Publisher’s Summary: Darius Kellner speaks better Klingon than Farsi, and he knows more about Hobbit social cues than Persian ones. He’s a Fractional Persian—half, his mom’s side—and his first-ever trip to Iran is about to change his life.

Darius has never really fit in at home, and he’s sure things are going to be the same in Iran. His clinical depression doesn’t exactly help matters, and trying to explain his medication to his grandparents only makes things harder. Then Darius meets Sohrab, the boy next door, and everything changes. Soon, they’re spending their days together, playing soccer, eating faludeh, and talking for hours on a secret rooftop overlooking the city’s skyline. Sohrab calls him Darioush—the original Persian version of his name—and Darius has never felt more like himself than he does now that he’s Darioush to Sohrab.

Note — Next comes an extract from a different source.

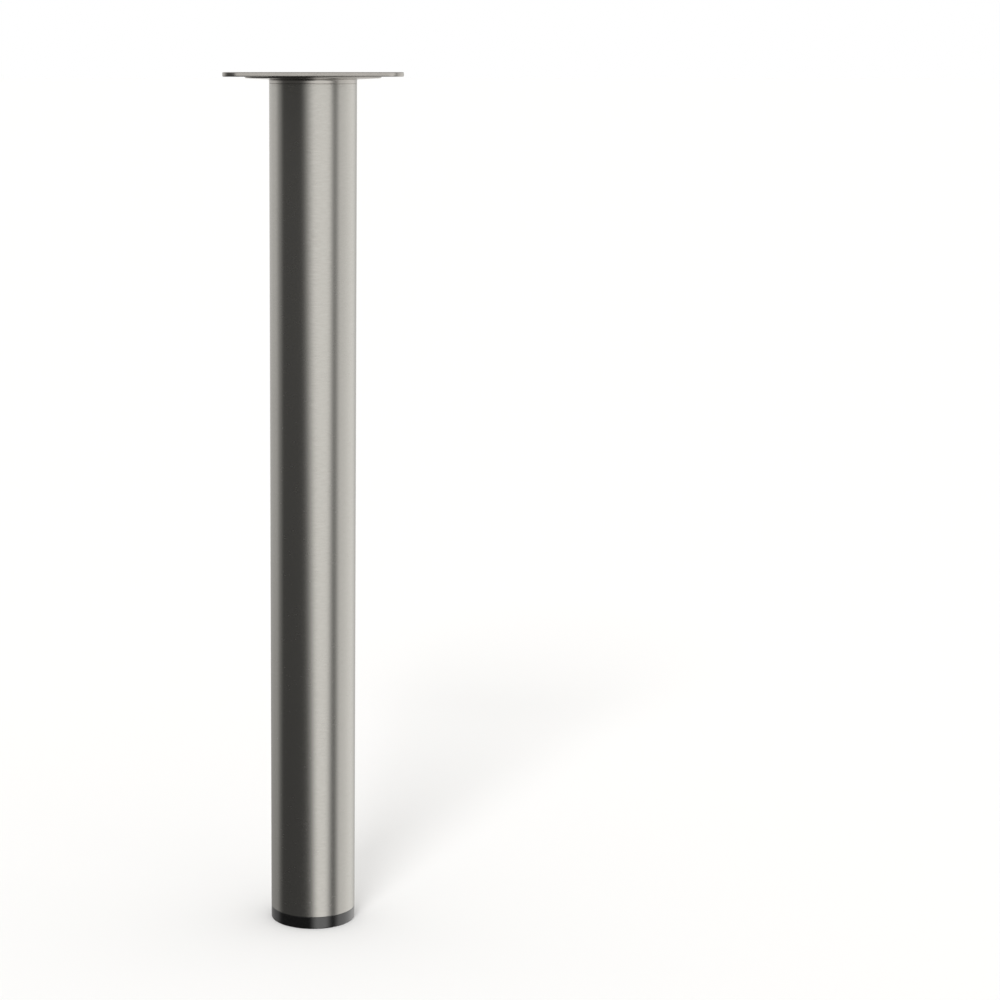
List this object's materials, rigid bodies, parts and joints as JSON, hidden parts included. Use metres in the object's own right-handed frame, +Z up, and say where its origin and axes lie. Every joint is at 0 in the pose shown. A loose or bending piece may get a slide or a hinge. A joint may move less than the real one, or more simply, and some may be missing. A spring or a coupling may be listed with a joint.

There is so much I like about this book. First, of course, is Darius. He felt very real. In his afterward, Khorram talks about living with depression that is a very real part of a person’s everyday life, but is well-managed, and he has portrayed that extremely well in Darius. It isn’t an issue book about depression, but it really points out the realities of people who live with depression in a way I have never seen before.

Next is Yazd. The city of Darius’ family is a really a character in the book. I am the kind of nerdy reader who Googles as she reads. I looked up all the places Darius visited so I could understand what he was seeing.

Finally, there is Sohrab. What a beautiful friend. We should all strive to be as good a friend as he is.

Darius the Great is Not Okay lingered with me after I finished reading it – and that is a sign of a really good read.